6.60    There were various suggestions made about priorities for the fund. The Australian Geothermal Energy Association suggested some modest allocations to help renewable energy companies demonstrate their commercial viability by building pilot plants.[57] The Energy Users Association of Australia thought it could fund measures to encourage energy efficiency.[58] The Australasian Railway Association called for targeted rail investment and programmes to inform transport choices.[59]

The impact on, and assistance for, households and small business

6.61    About half the revenue raised from selling permits will be dedicated to assisting households.

6.62    Assistance measures for households will be initially based on an assumed carbon price of $25 a tonne. This will increase the average household's electricity bill by around $4-5 per week and gas and other household fuel bill by $2 per week (assuming no behavioural response).[60]

6.63    The total impact on the CPI is estimated at 1.1 per cent in 2010-11.[61] This is also the average increase in prices facing the average household. The impact will vary across households depending on their expenditure patterns, from 1.4 per cent for the average low-income sole parent or pensioner household to 0.9 per cent for the average high‑income single income childless household.[62]

6.64    This is an upper bound for the impact on household budgets, as consumers 'shift household consumption towards goods that become relatively cheaper because they require fewer emissions to produce'.[63]

6.65    Benefit recipients will automatically receive assistance for these price increases as the benefits are indexed. Indeed, given the possibility of substituting away from the products that have become dearer, they will be overcompensated by the indexation arrangements.

6.66    In addition, the Government's plan involves additional payments to pensioners, seniors, carers and people with disabilities of around 1½ per cent. There will also be additional support to low- and middle-income households, through increases in the low income tax offset, family tax benefits and dependency tax offsets and a transitional payment of $500 for some low-income singles.

6.67    Assistance to households is premised on the notion that, while most households will be able to adjust their behaviour to minimise the impact of the scheme on their standard of living, those who have a low capacity to absorb or avoid the effects of the scheme should be provided with direct assistance.[64] The proposed assistance comprises:

6.68    Additional household assistance is provided not only to ensure that those who can least afford the cost of living increase are not disadvantaged but also to ensure additional support through the introduction of energy efficiency measures and consumer information to help households take practical action to reduce energy use and save on energy bills.[66] This should enable households, particularly those that also modify their behaviour, to pay for energy saving appliances and equipment.

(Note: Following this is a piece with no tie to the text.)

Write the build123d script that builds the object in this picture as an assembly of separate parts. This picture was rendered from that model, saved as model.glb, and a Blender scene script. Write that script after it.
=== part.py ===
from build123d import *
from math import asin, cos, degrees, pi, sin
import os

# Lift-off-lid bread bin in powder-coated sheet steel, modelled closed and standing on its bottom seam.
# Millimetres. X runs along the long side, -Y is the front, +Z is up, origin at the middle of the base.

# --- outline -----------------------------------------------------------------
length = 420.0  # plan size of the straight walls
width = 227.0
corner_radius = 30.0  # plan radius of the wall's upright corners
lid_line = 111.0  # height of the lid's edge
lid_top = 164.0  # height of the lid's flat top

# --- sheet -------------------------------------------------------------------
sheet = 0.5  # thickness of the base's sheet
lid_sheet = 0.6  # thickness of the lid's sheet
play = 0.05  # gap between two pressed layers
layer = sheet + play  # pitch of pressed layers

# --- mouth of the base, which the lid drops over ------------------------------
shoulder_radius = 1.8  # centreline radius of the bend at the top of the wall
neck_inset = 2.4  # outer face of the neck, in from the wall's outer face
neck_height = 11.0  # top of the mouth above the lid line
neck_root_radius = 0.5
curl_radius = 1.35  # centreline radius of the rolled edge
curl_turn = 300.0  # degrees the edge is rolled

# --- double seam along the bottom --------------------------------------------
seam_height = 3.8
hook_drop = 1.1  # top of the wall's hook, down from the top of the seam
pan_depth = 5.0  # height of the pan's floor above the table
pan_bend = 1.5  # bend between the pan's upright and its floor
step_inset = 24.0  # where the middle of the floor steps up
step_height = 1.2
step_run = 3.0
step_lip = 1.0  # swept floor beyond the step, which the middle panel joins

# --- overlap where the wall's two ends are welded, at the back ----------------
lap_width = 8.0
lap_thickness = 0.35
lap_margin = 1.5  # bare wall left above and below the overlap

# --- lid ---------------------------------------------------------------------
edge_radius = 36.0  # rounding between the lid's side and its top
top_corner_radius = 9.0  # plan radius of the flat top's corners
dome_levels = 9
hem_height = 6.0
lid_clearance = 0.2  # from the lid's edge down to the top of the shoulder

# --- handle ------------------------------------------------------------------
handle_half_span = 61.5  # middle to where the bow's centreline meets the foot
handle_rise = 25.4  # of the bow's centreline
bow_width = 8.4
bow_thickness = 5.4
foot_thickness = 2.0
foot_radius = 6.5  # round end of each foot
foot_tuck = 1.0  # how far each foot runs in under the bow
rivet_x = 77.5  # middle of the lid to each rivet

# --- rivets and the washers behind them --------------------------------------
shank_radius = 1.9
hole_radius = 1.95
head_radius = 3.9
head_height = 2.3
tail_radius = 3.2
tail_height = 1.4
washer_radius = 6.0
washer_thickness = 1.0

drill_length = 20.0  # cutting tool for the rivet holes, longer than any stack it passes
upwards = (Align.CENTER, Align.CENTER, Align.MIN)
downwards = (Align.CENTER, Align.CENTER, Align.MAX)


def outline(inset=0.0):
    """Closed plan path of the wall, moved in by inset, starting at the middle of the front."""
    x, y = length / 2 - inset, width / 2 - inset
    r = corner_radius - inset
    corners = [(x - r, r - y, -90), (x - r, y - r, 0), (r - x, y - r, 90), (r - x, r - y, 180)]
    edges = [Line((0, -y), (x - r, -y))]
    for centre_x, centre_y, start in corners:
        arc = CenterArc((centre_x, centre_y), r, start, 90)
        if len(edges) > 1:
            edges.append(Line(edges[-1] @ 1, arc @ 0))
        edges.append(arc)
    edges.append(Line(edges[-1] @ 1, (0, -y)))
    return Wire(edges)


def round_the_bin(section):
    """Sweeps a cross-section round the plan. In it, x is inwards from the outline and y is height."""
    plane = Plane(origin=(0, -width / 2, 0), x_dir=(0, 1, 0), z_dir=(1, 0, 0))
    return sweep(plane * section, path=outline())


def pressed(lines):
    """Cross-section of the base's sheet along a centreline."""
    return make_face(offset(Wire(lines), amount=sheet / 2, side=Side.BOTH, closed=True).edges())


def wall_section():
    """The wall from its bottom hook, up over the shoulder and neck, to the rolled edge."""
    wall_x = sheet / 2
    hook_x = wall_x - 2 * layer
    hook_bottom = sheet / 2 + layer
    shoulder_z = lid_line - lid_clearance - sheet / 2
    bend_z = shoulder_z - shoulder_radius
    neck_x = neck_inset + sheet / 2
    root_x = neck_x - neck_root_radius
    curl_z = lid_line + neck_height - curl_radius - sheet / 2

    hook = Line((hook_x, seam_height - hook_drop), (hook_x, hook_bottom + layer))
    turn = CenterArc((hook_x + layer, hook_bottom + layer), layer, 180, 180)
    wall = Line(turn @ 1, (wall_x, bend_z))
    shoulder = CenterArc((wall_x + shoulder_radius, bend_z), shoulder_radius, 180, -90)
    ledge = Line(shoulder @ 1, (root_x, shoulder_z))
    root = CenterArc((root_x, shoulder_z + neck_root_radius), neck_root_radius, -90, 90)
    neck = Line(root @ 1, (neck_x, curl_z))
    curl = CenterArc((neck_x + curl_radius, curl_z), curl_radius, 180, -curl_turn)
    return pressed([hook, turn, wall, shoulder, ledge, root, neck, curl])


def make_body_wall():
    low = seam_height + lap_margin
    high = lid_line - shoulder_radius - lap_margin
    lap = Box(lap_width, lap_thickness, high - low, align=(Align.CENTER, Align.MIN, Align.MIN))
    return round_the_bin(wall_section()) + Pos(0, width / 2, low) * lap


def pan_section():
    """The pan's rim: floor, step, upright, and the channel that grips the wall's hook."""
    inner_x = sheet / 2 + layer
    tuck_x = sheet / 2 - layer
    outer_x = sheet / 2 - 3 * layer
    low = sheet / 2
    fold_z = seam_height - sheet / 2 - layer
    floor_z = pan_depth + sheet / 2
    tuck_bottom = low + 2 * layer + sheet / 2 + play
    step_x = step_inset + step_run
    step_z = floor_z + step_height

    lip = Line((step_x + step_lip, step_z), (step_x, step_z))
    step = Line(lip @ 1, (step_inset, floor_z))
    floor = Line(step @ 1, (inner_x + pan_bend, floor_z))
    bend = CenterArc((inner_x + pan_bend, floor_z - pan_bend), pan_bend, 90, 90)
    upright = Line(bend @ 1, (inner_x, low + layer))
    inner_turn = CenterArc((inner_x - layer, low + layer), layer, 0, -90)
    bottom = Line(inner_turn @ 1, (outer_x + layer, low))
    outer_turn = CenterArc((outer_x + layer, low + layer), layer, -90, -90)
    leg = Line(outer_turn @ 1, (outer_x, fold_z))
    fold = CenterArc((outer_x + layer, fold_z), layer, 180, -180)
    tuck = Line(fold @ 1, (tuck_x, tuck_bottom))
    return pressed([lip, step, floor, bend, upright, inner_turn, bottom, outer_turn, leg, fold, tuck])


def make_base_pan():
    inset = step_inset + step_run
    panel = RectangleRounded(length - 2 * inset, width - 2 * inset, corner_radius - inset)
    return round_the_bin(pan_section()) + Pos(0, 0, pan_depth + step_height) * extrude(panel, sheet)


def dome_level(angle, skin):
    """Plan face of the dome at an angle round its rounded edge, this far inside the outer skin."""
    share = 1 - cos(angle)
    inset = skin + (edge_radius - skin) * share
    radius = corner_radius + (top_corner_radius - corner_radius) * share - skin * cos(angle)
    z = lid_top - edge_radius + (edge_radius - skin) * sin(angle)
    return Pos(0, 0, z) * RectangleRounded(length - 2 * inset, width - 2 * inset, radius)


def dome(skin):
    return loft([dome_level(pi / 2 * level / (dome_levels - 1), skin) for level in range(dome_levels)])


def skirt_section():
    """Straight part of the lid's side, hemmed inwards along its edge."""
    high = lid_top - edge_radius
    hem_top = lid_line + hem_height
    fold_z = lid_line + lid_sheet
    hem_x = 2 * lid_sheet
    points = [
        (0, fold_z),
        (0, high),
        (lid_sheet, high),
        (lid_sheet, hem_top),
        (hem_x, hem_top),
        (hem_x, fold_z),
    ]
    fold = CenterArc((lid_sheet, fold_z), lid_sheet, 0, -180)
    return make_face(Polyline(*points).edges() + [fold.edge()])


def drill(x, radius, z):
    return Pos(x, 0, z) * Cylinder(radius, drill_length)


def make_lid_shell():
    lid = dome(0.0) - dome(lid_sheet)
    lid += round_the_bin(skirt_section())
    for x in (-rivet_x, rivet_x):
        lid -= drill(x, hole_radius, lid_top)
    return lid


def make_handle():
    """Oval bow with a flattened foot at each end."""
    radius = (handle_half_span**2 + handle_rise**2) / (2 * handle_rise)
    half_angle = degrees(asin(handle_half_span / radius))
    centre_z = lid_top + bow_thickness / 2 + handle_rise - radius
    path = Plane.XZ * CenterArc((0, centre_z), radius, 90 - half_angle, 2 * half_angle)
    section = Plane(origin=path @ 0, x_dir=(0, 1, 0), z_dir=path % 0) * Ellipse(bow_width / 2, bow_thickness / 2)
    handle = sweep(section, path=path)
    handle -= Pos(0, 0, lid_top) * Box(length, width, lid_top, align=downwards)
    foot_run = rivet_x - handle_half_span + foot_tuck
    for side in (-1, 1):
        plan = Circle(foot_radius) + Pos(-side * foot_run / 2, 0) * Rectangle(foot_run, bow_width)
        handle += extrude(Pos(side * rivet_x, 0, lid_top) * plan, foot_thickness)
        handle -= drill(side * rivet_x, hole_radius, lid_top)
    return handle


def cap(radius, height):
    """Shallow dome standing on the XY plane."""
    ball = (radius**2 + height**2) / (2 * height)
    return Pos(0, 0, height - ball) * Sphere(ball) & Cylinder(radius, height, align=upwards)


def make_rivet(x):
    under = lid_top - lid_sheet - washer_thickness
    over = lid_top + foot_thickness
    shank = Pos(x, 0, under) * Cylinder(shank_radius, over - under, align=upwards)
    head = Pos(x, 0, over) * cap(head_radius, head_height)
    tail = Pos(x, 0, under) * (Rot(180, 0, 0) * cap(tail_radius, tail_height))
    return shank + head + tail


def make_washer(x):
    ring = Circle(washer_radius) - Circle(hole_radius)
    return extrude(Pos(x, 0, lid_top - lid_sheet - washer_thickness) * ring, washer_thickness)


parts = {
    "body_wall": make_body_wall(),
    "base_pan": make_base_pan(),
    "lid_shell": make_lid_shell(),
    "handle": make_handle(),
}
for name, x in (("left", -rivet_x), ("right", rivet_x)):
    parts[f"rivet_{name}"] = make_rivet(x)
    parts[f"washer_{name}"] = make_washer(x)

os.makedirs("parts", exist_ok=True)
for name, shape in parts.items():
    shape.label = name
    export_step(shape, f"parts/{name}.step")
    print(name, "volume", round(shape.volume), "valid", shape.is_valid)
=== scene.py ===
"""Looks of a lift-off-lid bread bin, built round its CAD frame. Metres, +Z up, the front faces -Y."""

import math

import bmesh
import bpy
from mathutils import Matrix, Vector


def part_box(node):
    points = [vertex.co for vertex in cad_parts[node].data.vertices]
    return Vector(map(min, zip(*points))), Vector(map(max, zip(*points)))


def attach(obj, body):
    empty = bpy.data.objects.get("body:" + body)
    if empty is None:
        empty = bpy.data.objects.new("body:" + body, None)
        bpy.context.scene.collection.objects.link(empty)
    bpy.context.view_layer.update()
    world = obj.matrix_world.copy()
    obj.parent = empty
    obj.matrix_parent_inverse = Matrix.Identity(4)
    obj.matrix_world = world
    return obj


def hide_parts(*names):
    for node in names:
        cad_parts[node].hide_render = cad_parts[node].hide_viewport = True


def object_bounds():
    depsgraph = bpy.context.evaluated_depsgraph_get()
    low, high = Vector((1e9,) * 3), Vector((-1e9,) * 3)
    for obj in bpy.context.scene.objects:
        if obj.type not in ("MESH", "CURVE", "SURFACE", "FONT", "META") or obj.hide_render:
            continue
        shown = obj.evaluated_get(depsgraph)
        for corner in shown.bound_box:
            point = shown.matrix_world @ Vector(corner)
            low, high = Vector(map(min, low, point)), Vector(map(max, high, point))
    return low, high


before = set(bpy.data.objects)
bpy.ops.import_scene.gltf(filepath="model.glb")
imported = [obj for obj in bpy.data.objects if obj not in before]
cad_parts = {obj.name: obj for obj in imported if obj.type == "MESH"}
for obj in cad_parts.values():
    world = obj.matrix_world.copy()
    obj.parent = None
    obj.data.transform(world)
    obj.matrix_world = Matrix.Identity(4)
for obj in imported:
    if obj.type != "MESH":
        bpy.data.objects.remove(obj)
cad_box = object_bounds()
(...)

6.69    Furthermore, the Government will bring forward the indexation around the time of the CPRS' introduction so that the additional payments are available to meet additional energy costs at the time the scheme commences.

6.70    The Australian Council of Social Service is guardedly satisfied with the proposed assistance:

... whether or not the compensation proposed is sufficient. We are concerned that it may not be but we are relying on Treasury modelling. Other modelling suggests that the flow-through to cost of living will be higher than 1.1 per cent, particularly for certain kinds of households, notably single pensioners and sole parents. But we are going with the Treasury modelling and with the promise of reviews and indexation subsequently.[67]

Committee comment

6.71    The Committee believes the assistance programme for low income households strikes the right balance between ensuring they are not disadvantaged but retaining incentives to lower greenhouse gas emissions. Furthermore, additional assistance than what is required will support households to invest in energy efficient measures for their homes.

Transitional fuel tax offset

6.72    The impact of the CPRS on petrol prices will be offset by cuts in other fuel taxes.

6.73    A transitional offset is not the same as temporarily excluding transport emissions from the scheme, for a number of reasons.  First, coverage should still provide a signal to motorists that carbon prices will affect their long-term transport decisions.

6.74    Second, scheme coverage means that fuel suppliers will be required to participate fully in the scheme, including establishing the administrative mechanisms required to determine and allocate liabilities for liquid fuels.

6.75    Further, coverage ensures that transport emissions are included within the scheme cap. If transport emissions grow, more abatement will be required in other sectors of the economy. 

6.76    As a higher fuel price leads people to buy more fuel-efficient models when they replace cars, and prefer to live nearer to public transport, the long-run response to an increase in fuel prices is much more than the short-term response.

We find price elasticities of -0.13 (short term) and -0.20 (long term).[68]

The short-term elasticity is usually considered as about negative 0.1, and the long-term elasticity is more in the realm of minus 0.3 to minus 0.5... [69]

The green paper last year by the Bureau of Infrastructure, Transport and Regional Economics... seemed to indicate that short-run elasticity is around 0.1 to 0.2 and long-run elasticity—perhaps five to 10 years out—is around about 0.4 to 0.5. [70]

Committee comment

6.77    The Committee regards carbon leakage and the need to smooth the adjustment process to a low-carbon economy as good reason for some government assistance to industry. It is also important that low income households are not unduly disadvantaged. The CPRS structures these assistance measures in a manner that retains incentives to take measures to reduce emissions of greenhouse gases.

6.78    The committee notes the persistent advocacy of industry groups for further assistance under the scheme.  On the other hand other stakeholders have criticised the scheme for being too generous to polluting industries.

6.79    The committee believes that the Bill has the balance right, retaining strong incentives to reduce carbon intensity while enabling important economic assets to remain viable throughout the adjustment.  This is fundamentally important to protecting jobs and enabling jobs in the green economy to grow.